原因は、そこで働く人たちのレベルが低下したからです。(私見)
2022年8月現在、さらに私見ですが、金融業界にはずるいことをする人たちが多すぎです。
欲望「お金」を求めて。
”貯蓄から投資へ”の話について
大門「アメリカでさえ、いままでのカジノ的なギャンブル的な金融の自由化がいいか悪いか問われているのに、日本も小泉さん以来規制緩和やってきたんですよ。それが良かったかどうか。”貯蓄から投資へ”ってさんざん煽ってですよ、投資信託を何十兆円と売ったわけですよ。郵便局で投資信託を一兆円以上、とくにおじいちゃんおばあちゃん相手に売られて、それが半分になっている。こういうことになっていることについて与党が自分たちがやってきたことに対して責任をとらないといけない。」
伊藤「煽っていない。日本の場合、一般の投資家が少ない。」
大門「おじいちゃんおばあちゃんにどんな説明をするかというと、長い目で見てくださいって、おじいちゃんおばあちゃんに長い目で見るのかって言うのか。」
枝野「リスクマネーかどうか分からない人にすれば、郵便局や市中銀行は普通の人からすれば安心安全だと思っている。証券会社であればリスクがあるのかなと、そのぐらいの常識はある人に、その銀行でリスクのある商品を売れるようにしたのは間違いない」
掘「郵便局や銀行の人たちが説明できる商品が売っていない。おじいちゃんおばあちゃんが理解できるわけがない。」
水野「いままでの日本の成長がすべてアメリカ一辺倒(輸出)だった。新自由主義が崩壊してアメリカ一辺倒ではいけないということを考えないといけない。」
田原「自民党は新自由主義を否定できない。」
田原「このまま株が下がったらどうなる?」
掘「時価会計をやっていて、本業では売上をつくっていても、たまたまお取引先の株式を持っていると、その株が暴落すると、それを損益計算書に反映すると赤字になってしまう。赤字になると、貸しはがしする銀行がますます銀行が金を貸さなくなる。」
掘「時価会計をやるってことは、投資家に透明性をもっとあげようということでやってるんだけど、いまやらないといけないことは投資家に情報をあげることではなくて、倒産させないで、税金も払う、雇用もして給料も払うってことなんですから日本人のためなんです。貸借対照表に書くのはいいけど、損益計算書に赤字にするような今の時価会計は・・・」
日本は製造業が機関車で、サービス産業は客車
ここまでの議論、正直 今の話? かと思うぐらいです。
それはこの後も続きます。
『製造業はモノが国境を越えて動くから国際競争の中で効率性が高くないといけない。介護や教育のサービス産業は国境がまだまだ高く、特に介護産業は賃金を上げていかないといけない。

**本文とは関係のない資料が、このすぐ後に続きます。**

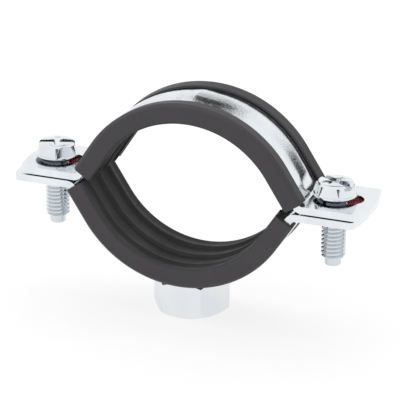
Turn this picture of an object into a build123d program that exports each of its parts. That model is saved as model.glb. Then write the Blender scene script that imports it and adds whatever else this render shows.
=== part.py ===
from build123d import *
from math import atan2, cos, degrees, radians, sin, tan
import os

# Two-screw rubber lined pipe clamp. Frame: X across the flanges, Y along the pipe, Z up, with the
# origin on the split plane at the middle of the lower half. All sizes are in millimetres.

# --- Pipe, and the arc that each half is rolled to ---
pipe_diameter = 48.3
arc_drop = 5.75            # each arc's centre lies this far past the split plane
arc_half_angle = 57.0      # degrees of arc on each side of the middle, before the straight run
upper_shift = 1.6          # the slotted upper half sits this far towards +X

# --- Bands: pressed steel strip ---
band_width = 18.6
band_thickness = 1.8
bend_radius = 1.0          # inside radius of the bend between strip and flange
flange_gap = 0.4           # between the two flanges with the screws home
flange_crown = 1.2         # how far the end's arc stands out past its corners
flange_corner = 1.1
bead_height = 1.1          # stiffening bead pressed outwards along the middle of the strip
bead_crest = 7.0           # width of its crest
bead_flank = 1.3           # width of each sloping side
bead_break = 0.35           # chamfer along the crest's edges
bead_straight = 3.6        # how far the bead keeps its full height along the straight run
bead_fade = 0.08           # height left where it has run out
root_depth = 0.3           # how far bead and collar reach into the strip that carries them

# --- Liners: extruded rubber channel, pushed over the strip's edges ---
liner_base = 2.45          # rubber between pipe and strip
liner_side = 0.8           # rubber beside the strip's edge
liner_fit = 0.06           # between rubber and steel
lip_thickness = 0.9
lip_reach = 3.2            # how far each lip reaches in over the strip
lip_taper = 0.2            # the lip thins by this much towards its edge
shoulder = 0.8             # sloping shoulder beside each lip
liner_end_height = 0.36    # pipe side of each liner's end, above the split plane
upper_liner_creep = 0.45   # each length of rubber sits a little to one side in its half
lower_liner_creep = -0.6
rib_pitch = 6.0
rib_depth = 0.85
rib_crest = 0.6
rib_flank = 0.5
dip_depth = 0.45           # shallow dip between the outer ribs and the edges
dip_flank = 1.1
edge_land = 0.1            # the edges stand this much back from the ribs
edge_bevel = 0.6

# --- Screws: M6 with a combination head, and the captive washers that hold them ---
screw_stand_off = 7.42     # from the corner where strip and flange meet out to the screw
thread_diameter = 6.0
thread_play = 0.04         # radial, between a thread's crest and what it turns in
thread_chamfer = 0.5
point_diameter = 4.0
point_length = 2.0
screw_tip = 15.6           # below the split plane
head_seat = 0.05           # between head and flange
bearing_diameter = 8.4
bearing_height = 0.35
collar_diameter = 10.8
collar_height = 0.9
collar_chamfer = 0.25
hex_foot = 9.1             # across flats where the hexagon leaves the collar
hex_top = 8.1
hex_height = 2.7
crown_diameter = 8.5       # the head's flat top, inside its chamfer
crown_drop = 0.6
crown_angle = 30.0
hex_turn = 30.0            # degrees from the slot to a corner of the hexagon
slot_width = 1.5
slot_depth = 1.3
cross_span = 5.2
cross_width = 1.3
cross_depth = 2.2
cross_taper = 0.5          # share of the cross's span left at its bottom
left_slot_angle = 21.0     # degrees from +X to each head's driving slot
right_slot_angle = -31.0
slot_hole_length = 10.0    # slotted holes of the upper flanges
slot_hole_play = 0.35      # on each side of the thread
slot_hole_land = 3.35      # flange left beyond each slotted hole
tapped_collar_wall = 1.3
tapped_collar_length = 1.6
washer_diameter = 11.6
washer_play = 0.05         # between washer and each flange

# --- Connection nut: M10 mouth with M8 behind it ---
nut_across_flats = 17.0
nut_face = 32.5            # bottom of the nut below the split plane
nut_turn = 4.0             # degrees, as it was welded on
nut_lip_gap = 0.1
nut_bottom_inset = 0.5     # from the flats in to the circle of the bottom chamfer
nut_top_overhang = 0.3     # from the flats out to the circle of the top chamfer
nut_chamfer_angle = 30.0
neck_clearance = 0.4       # between the neck and each rubber lip
neck_bite = 0.35           # how far the neck rises round the strip's curve
mouth_bore = 8.5           # tapping size of M10
mouth_depth = 4.6
inner_bore = 6.8           # tapping size of M8
inner_depth = 8.0
relief_bore = 8.0          # thread relief between the M8 thread and the strip
bore_chamfer = 0.6

pipe_radius = pipe_diameter / 2
band_inner = pipe_radius + liner_base
band_outer = band_inner + band_thickness
liner_outer = band_outer + liner_fit + lip_thickness
flange_face = flange_gap / 2
flange_back = flange_face + band_thickness
strip_axis = Axis((0, 0, -arc_drop), (0, 1, 0))


def on_straight(radius, run):
    """X and Z of a point at a radius of the strip, this far along the straight past the arc."""
    turn = radians(arc_half_angle)
    x = radius * sin(turn) + run * cos(turn)
    z = radius * cos(turn) - run * sin(turn) - arc_drop
    return x, z


def run_to_height(radius, height):
    """Length of straight on a radius of the strip that brings it down to a height."""
    turn = radians(arc_half_angle)
    return (radius * cos(turn) - arc_drop - height) / sin(turn)


back_corner = on_straight(band_outer, run_to_height(band_outer, flange_back))
face_corner = on_straight(band_inner, run_to_height(band_inner, flange_face))
liner_straight = run_to_height(pipe_radius, liner_end_height)
screw_x = back_corner[0] + screw_stand_off
flange_reach = screw_x + slot_hole_length / 2 + slot_hole_land


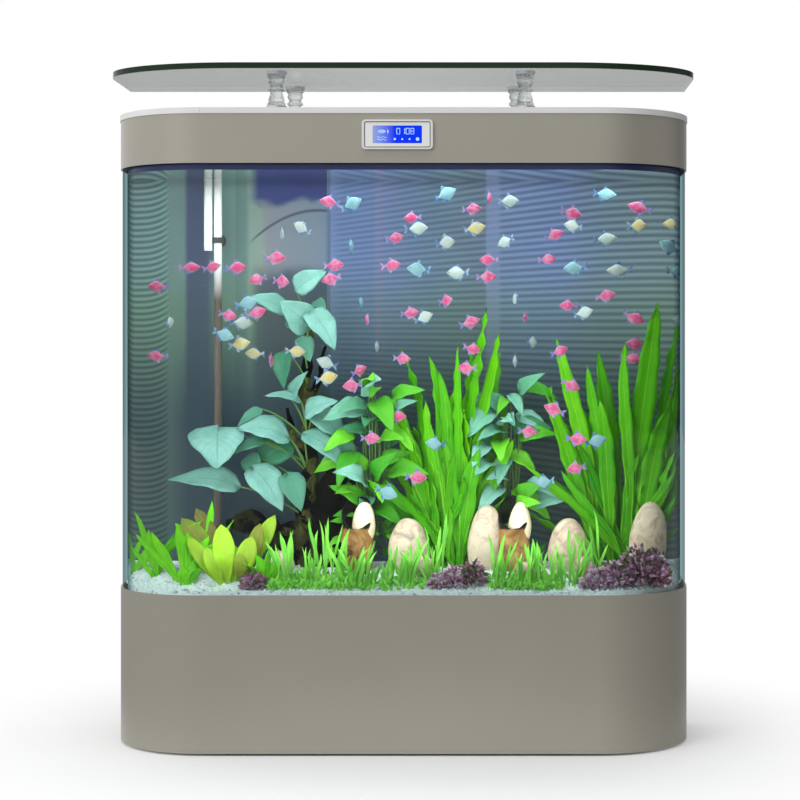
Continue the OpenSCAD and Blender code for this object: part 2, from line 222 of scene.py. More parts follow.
class Paint(Nodes):
    """A material with one Principled shader, and short calls that add nodes behind it."""

    def __init__(self, name, color=(0.5, 0.5, 0.5), rough=0.5, metal=0.0):
        self.m = bpy.data.materials.new(name)
        self.m.use_nodes = True
        super().__init__(self.m.node_tree)
        self.out = self.node("OutputMaterial")
        self.b = self.node("BsdfPrincipled")
        self.show(self.b.outputs[0])
        self.b.inputs["Base Color"].default_value = (*color, 1)
        self.b.inputs["Roughness"].default_value = rough
        self.b.inputs["Metallic"].default_value = metal

    def show(self, shader):
        self.link(shader, self.out.inputs[0])

    def place(self, scale=(1, 1, 1)):
        """Object coordinates, scaled."""
        mapping = self.node("Mapping")
        mapping.inputs["Scale"].default_value = scale
        self.link(self.node("TexCoord").outputs["Object"], mapping.inputs[0])
        return mapping.outputs[0]

    def noise(self, scale, detail=4.0, rough=0.5, at=None, distort=0.0):
        n = self.node("TexNoise")
        n.inputs["Scale"].default_value = scale
        n.inputs["Detail"].default_value = detail
        n.inputs["Roughness"].default_value = rough
        n.inputs["Distortion"].default_value = distort
        self.link(at if at is not None else self.place(), n.inputs["Vector"])
        return n.outputs["Fac"]

    def cells(self, scale, feature="F1", output="Distance"):
        n = self.node("TexVoronoi")
        n.feature = feature
        n.inputs["Scale"].default_value = scale
        self.link(self.place(), n.inputs["Vector"])
        return n.outputs[output]

    def blend(self, fac, a, b, mode="MIX"):
        """Mix of two colours, each a socket or a plain colour."""
        n = self.node("Mix")
        n.data_type = "RGBA"
        n.blend_type = mode
        for value, socket in ((fac, n.inputs[0]), (a, n.inputs[6]), (b, n.inputs[7])):
            self.feed(value, socket)
        return n.outputs[2]

    def color(self, socket):
        self.link(socket, self.b.inputs["Base Color"])
        return self

    def rough(self, fac, low, high):
        """Roughness that runs from low to high over fac."""
        self.link(self.span(fac, 0.0, 1.0, low, high), self.b.inputs["Roughness"])
        return self

    def bump(self, height, strength=0.3, distance=0.001):
        n = self.node("Bump")
        n.inputs["Strength"].default_value = strength
        n.inputs["Distance"].default_value = distance
        self.link(height, n.inputs["Height"])
        self.link(n.outputs[0], self.b.inputs["Normal"])
        return self

    def set(self, **values):
        """Plain values on the shader's own sockets; underscores stand for spaces."""
        for key, value in values.items():
            self.b.inputs[key.replace("_", " ")].default_value = value
        return self

    def axis(self, letter):
        """One coordinate in the object's frame, in metres."""
        return self.split(self.node("TexCoord").outputs["Object"])[letter]

    def lets_lamps_through(self):
        """Light from lamps passes this glass unbent, so that it reaches what is behind it."""
        seen = self.node("LightPath").outputs["Is Shadow Ray"]
        self.show(self.mix(seen, self.b, self.node("BsdfTransparent")))
        return self

    def tone(self):
        """The per-part variation that a Build stores, from 0 to 1."""
        n = self.node("Attribute")
        n.attribute_name = "tone"
        return n.outputs["Fac"]


# ---------------------------------------------------------------- mesh helper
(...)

』
という声がありましたが、ずっと同じことを言っていると思いませんか?さらに
放送当時、
「6年間、景気拡大をしているのに雇用者の所得は減っている」
という話から
・労働分配率(収益から労働者に対する還元)が下がっているのは大企業だけで、中小企業は90年代からずっと生産性が上がらないから賃金をあげようにも賃金があげられない。
・大企業で働く正社員は賃金は下がっていない。
・大企業と中小企業(下請け)の利益配分を変えないと問題解決はできないが、その方法論は難しい。
・中小企業(下請け)と大企業との取引要件が厳しい。
・中小企業の労働分配率は比較的高い、利益が小さい中小企業のほとんどは内需で、内需をあげないといけない。
といった意見がでていましたが、これらは今も同じですね。
派遣について、製造業も派遣がなくなったら働く人がいなくなるから、正社員を増やさないといけなくなるでしょう。
もちろん1万人派遣が減って1万人が正社員になるってことはないでしょうが。
といった意見も。
このような番組で語っていたことを振り返り感覚的にでも検証してみると、今、働いている環境が良くないのは、やはり政治家を中心にした既得権益者たちが自分たちの利益を守ってきたことによるものが大きいのではないでしょうか。